## START DATA FOR THIS TASK

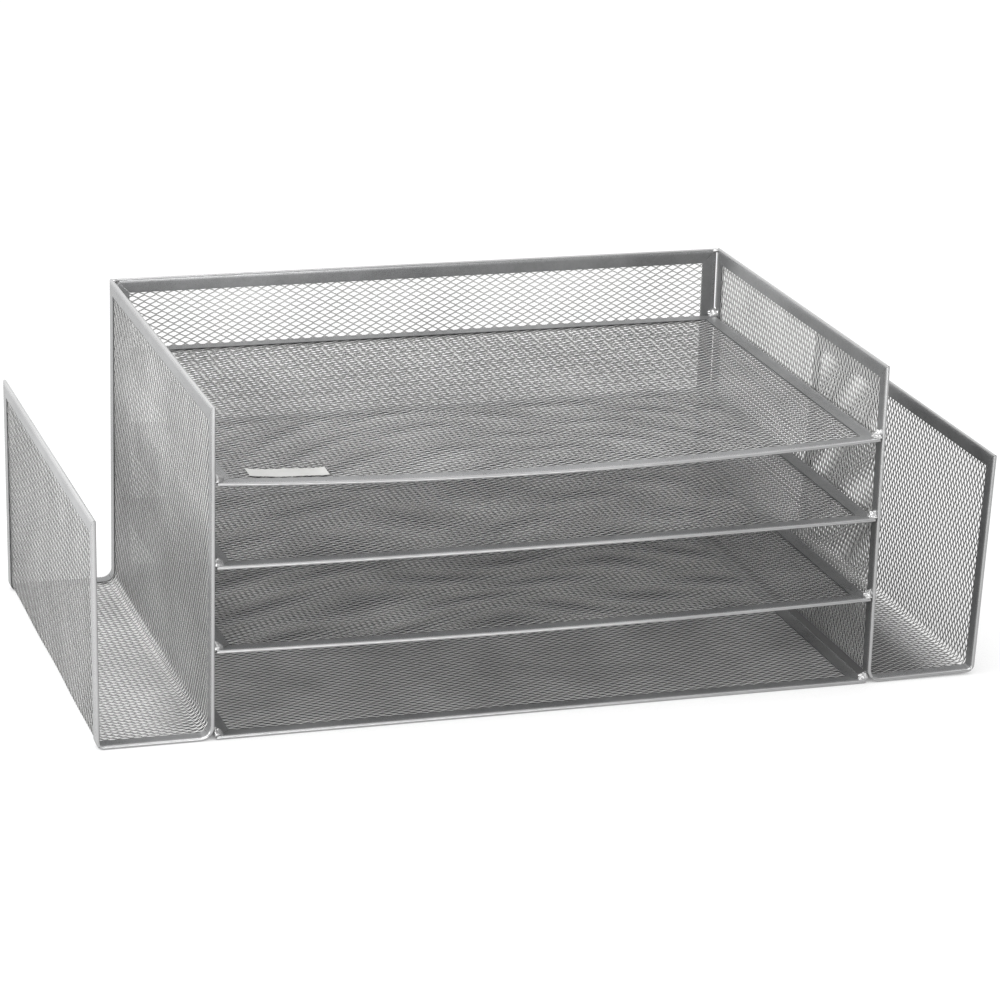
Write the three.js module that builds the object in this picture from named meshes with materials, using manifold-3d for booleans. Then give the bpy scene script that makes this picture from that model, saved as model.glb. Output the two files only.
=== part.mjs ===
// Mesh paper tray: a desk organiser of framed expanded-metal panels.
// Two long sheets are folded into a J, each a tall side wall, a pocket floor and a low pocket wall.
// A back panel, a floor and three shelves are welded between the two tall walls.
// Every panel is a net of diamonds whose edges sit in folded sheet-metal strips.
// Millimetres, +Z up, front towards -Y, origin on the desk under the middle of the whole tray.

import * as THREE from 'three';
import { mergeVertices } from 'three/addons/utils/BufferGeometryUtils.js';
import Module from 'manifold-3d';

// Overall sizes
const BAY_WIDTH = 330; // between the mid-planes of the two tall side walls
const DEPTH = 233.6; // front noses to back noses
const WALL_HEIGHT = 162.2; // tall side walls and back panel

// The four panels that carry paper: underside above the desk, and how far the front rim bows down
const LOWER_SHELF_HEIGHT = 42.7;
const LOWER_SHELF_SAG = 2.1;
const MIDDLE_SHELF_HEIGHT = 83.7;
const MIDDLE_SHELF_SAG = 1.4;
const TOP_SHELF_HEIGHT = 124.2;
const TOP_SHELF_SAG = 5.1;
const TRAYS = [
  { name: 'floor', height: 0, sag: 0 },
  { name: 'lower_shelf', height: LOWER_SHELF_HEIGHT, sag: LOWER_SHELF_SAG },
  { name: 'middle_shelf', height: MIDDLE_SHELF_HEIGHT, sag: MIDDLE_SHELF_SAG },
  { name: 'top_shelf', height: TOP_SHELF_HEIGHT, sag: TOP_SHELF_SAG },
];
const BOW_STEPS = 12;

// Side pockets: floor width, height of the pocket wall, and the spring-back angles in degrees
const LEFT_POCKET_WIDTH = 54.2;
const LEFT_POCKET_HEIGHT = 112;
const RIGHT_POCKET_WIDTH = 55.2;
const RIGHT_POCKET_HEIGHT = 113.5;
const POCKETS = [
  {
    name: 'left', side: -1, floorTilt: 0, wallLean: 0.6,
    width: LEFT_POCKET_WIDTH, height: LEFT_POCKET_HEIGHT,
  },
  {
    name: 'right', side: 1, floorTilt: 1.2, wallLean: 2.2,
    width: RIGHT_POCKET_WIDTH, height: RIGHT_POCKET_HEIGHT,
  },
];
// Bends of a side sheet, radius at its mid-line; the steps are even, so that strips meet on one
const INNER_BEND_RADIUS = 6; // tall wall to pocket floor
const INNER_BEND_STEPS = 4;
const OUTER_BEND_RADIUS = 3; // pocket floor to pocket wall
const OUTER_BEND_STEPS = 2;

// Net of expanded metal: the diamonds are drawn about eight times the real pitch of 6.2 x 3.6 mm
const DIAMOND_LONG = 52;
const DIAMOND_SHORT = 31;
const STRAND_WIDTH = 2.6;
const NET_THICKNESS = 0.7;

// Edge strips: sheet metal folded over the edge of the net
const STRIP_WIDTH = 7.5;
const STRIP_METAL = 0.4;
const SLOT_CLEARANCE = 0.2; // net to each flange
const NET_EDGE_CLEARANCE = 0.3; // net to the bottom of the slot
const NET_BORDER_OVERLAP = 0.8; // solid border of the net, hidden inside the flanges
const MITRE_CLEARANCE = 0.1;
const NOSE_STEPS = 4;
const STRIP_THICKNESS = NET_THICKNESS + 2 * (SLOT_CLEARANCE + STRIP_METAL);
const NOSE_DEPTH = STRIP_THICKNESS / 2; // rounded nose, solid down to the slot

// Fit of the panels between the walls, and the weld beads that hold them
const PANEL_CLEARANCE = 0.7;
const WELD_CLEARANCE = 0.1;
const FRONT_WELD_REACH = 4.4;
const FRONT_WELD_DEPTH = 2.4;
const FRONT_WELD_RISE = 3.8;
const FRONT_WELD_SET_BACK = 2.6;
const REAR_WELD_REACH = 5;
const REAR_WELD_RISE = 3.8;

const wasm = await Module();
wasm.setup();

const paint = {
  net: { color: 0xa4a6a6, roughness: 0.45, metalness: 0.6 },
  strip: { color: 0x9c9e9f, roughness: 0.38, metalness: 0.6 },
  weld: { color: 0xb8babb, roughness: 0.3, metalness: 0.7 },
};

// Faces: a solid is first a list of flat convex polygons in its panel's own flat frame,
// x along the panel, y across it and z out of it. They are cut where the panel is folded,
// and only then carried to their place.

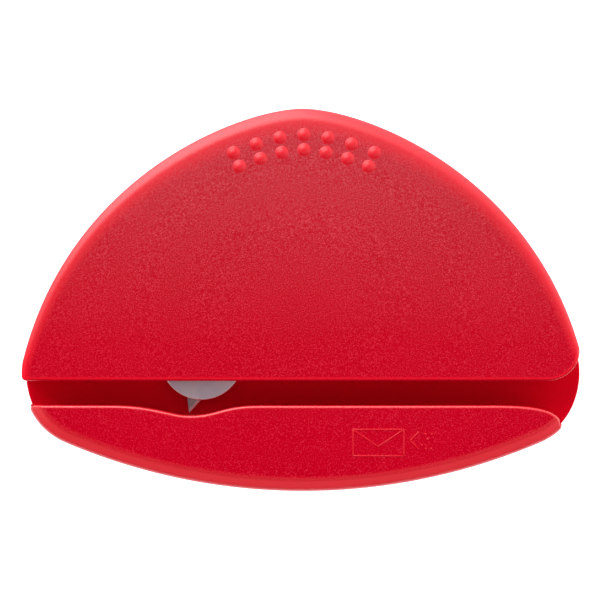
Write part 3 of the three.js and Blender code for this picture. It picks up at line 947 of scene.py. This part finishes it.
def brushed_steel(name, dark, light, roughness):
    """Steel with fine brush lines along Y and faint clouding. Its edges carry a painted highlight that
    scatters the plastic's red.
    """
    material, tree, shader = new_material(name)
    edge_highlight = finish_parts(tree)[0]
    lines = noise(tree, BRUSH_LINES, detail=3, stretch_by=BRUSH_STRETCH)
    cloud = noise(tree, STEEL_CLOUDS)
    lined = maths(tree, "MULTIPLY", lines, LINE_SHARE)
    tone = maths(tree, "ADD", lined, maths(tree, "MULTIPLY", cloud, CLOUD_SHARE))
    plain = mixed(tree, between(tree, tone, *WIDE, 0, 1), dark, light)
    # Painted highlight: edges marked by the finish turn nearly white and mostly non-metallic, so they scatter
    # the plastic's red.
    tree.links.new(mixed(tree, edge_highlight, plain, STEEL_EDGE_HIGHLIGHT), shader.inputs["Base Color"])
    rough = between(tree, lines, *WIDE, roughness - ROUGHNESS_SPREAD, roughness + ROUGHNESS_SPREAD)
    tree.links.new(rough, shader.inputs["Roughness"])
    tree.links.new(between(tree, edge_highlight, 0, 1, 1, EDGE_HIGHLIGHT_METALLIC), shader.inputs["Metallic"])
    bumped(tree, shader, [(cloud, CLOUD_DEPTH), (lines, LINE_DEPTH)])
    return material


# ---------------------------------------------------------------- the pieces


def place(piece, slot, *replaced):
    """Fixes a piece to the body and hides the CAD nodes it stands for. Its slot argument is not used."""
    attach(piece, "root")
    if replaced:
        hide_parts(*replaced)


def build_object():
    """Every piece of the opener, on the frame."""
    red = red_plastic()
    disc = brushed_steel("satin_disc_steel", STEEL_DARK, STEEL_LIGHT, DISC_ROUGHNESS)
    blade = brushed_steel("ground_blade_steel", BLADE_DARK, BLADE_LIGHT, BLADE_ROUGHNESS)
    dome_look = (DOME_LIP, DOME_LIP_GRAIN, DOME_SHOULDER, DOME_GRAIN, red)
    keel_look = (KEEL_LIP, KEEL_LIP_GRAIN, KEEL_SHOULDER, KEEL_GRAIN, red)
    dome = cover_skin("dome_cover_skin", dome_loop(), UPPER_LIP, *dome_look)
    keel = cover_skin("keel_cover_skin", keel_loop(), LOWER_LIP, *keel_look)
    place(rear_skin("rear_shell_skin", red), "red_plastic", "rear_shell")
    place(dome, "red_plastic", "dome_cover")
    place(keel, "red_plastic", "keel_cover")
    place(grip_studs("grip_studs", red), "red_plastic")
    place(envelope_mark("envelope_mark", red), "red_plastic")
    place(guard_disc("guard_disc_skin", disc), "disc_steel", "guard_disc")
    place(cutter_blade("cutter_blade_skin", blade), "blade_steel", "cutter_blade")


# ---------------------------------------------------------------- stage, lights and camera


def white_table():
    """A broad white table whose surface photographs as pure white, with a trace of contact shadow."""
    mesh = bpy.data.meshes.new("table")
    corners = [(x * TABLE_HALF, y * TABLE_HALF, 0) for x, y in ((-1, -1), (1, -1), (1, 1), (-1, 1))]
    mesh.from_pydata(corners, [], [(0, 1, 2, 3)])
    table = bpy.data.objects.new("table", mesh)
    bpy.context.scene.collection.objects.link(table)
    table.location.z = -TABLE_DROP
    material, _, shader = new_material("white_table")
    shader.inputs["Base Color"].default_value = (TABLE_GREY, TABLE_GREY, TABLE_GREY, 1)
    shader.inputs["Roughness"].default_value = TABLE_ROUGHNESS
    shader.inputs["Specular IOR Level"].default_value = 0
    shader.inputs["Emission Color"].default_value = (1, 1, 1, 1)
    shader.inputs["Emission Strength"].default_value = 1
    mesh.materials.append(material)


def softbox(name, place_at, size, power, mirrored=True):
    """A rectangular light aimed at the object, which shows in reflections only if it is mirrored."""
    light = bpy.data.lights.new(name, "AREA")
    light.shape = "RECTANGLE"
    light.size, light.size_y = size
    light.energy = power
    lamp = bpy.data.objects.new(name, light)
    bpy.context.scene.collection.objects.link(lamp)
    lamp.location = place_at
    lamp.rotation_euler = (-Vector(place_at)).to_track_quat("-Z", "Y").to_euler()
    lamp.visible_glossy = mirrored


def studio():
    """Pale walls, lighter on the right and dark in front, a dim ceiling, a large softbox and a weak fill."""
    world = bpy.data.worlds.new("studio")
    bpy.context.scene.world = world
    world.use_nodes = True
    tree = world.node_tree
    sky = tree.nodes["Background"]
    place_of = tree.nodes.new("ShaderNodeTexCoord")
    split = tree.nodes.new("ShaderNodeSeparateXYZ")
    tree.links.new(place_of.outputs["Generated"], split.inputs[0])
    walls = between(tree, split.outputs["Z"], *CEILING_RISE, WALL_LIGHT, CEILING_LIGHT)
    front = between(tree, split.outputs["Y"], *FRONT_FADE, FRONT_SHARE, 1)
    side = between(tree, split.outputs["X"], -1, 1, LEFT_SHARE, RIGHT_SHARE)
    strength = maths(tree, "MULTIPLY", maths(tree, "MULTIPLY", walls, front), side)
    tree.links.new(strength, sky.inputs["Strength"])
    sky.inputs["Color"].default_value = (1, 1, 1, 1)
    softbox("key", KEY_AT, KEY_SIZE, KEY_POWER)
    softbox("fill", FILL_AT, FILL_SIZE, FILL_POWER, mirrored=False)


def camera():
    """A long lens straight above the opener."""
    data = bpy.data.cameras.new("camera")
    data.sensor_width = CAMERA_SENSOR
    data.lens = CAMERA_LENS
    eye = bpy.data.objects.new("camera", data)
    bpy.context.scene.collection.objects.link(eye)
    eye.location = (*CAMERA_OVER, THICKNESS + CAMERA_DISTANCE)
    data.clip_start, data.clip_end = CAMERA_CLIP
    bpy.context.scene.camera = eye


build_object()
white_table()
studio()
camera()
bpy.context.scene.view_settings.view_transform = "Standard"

## END DATA FOR THIS TASK

WORK INSTRUCTIONS — Extract the first line above and each line after it up to and including the one with "const BOW_STEPS = 12;", please, exactly and with nothing else.

CORRECT ANSWER —
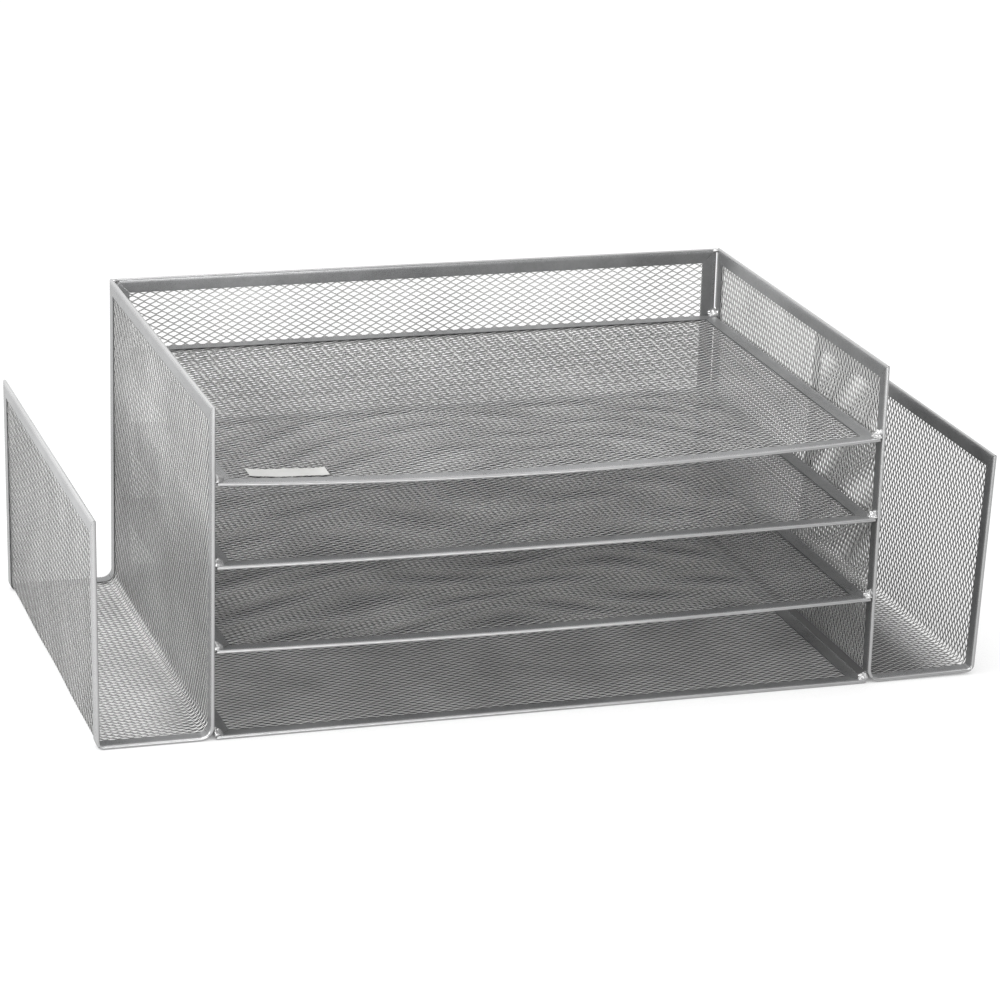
Write the three.js module that builds the object in this picture from named meshes with materials, using manifold-3d for booleans. Then give the bpy scene script that makes this picture from that model, saved as model.glb. Output the two files only.
=== part.mjs ===
// Mesh paper tray: a desk organiser of framed expanded-metal panels.
// Two long sheets are folded into a J, each a tall side wall, a pocket floor and a low pocket wall.
// A back panel, a floor and three shelves are welded between the two tall walls.
// Every panel is a net of diamonds whose edges sit in folded sheet-metal strips.
// Millimetres, +Z up, front towards -Y, origin on the desk under the middle of the whole tray.

import * as THREE from 'three';
import { mergeVertices } from 'three/addons/utils/BufferGeometryUtils.js';
import Module from 'manifold-3d';

// Overall sizes
const BAY_WIDTH = 330; // between the mid-planes of the two tall side walls
const DEPTH = 233.6; // front noses to back noses
const WALL_HEIGHT = 162.2; // tall side walls and back panel

// The four panels that carry paper: underside above the desk, and how far the front rim bows down
const LOWER_SHELF_HEIGHT = 42.7;
const LOWER_SHELF_SAG = 2.1;
const MIDDLE_SHELF_HEIGHT = 83.7;
const MIDDLE_SHELF_SAG = 1.4;
const TOP_SHELF_HEIGHT = 124.2;
const TOP_SHELF_SAG = 5.1;
const TRAYS = [
  { name: 'floor', height: 0, sag: 0 },
  { name: 'lower_shelf', height: LOWER_SHELF_HEIGHT, sag: LOWER_SHELF_SAG },
  { name: 'middle_shelf', height: MIDDLE_SHELF_HEIGHT, sag: MIDDLE_SHELF_SAG },
  { name: 'top_shelf', height: TOP_SHELF_HEIGHT, sag: TOP_SHELF_SAG },
];
const BOW_STEPS = 12;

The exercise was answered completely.